**Information shown**:
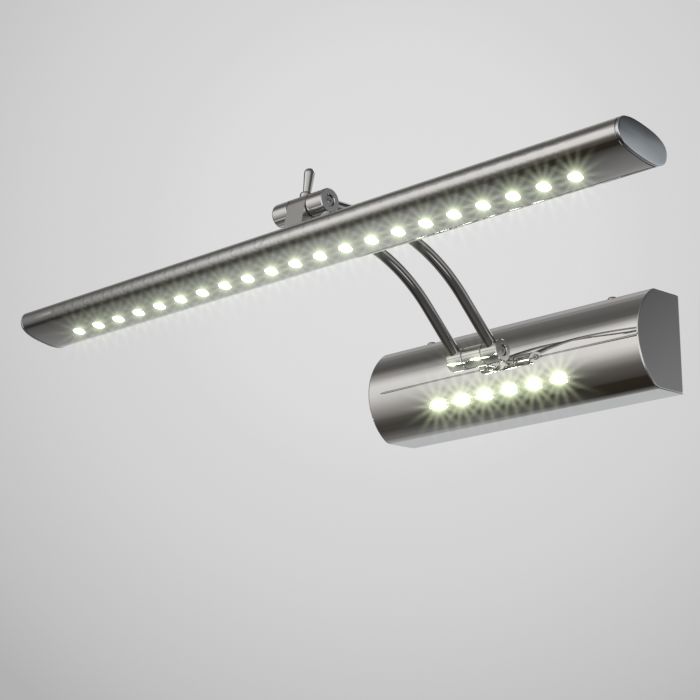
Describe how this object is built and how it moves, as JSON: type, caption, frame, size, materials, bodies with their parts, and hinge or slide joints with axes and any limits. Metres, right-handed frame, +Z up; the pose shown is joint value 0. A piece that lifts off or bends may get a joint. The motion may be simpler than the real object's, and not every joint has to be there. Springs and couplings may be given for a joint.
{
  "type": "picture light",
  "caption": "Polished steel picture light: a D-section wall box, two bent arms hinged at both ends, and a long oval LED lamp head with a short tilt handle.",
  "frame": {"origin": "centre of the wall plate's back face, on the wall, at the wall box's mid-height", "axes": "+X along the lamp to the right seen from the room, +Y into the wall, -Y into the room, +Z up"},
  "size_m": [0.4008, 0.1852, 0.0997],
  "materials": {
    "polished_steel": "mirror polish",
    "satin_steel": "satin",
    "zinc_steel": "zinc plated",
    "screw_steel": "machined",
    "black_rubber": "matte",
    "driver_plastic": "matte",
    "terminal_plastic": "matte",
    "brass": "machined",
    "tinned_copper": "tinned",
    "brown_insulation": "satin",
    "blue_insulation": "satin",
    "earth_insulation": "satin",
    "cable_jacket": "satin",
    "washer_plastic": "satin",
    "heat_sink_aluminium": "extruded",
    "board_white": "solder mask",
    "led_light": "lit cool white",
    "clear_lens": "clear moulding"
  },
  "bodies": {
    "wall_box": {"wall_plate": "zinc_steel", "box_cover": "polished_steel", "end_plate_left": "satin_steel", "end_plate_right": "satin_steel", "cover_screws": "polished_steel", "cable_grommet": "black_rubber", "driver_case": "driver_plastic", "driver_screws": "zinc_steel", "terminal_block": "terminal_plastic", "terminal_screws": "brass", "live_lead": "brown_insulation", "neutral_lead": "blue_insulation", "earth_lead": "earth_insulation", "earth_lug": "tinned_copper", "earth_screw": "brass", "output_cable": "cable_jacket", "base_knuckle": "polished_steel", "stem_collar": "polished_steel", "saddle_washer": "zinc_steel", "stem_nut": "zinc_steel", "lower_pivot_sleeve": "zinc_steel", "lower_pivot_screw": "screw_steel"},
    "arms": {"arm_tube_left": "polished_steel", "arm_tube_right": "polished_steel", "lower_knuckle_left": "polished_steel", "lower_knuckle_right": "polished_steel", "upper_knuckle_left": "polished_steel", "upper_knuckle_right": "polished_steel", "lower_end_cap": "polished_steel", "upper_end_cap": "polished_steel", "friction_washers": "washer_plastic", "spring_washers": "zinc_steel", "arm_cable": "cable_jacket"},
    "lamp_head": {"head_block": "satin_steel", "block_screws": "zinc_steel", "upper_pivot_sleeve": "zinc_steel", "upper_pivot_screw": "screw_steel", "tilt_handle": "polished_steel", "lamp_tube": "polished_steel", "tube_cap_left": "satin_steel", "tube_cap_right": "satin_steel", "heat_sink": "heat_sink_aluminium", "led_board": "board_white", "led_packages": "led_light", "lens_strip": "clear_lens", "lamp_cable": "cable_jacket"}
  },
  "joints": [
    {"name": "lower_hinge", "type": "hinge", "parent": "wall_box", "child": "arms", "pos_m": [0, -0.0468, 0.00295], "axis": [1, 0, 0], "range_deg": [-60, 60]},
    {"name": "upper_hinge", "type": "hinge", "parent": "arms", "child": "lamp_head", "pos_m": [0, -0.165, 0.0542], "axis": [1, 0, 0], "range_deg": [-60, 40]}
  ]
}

**Job**: Each line above that includes "axes" should be shown.

**Solution for this task**:
Describe how this object is built and how it moves, as JSON: type, caption, frame, size, materials, bodies with their parts, and hinge or slide joints with axes and any limits. Metres, right-handed frame, +Z up; the pose shown is joint value 0. A piece that lifts off or bends may get a joint. The motion may be simpler than the real object's, and not every joint has to be there. Springs and couplings may be given for a joint.
  "frame": {"origin": "centre of the wall plate's back face, on the wall, at the wall box's mid-height", "axes": "+X along the lamp to the right seen from the room, +Y into the wall, -Y into the room, +Z up"},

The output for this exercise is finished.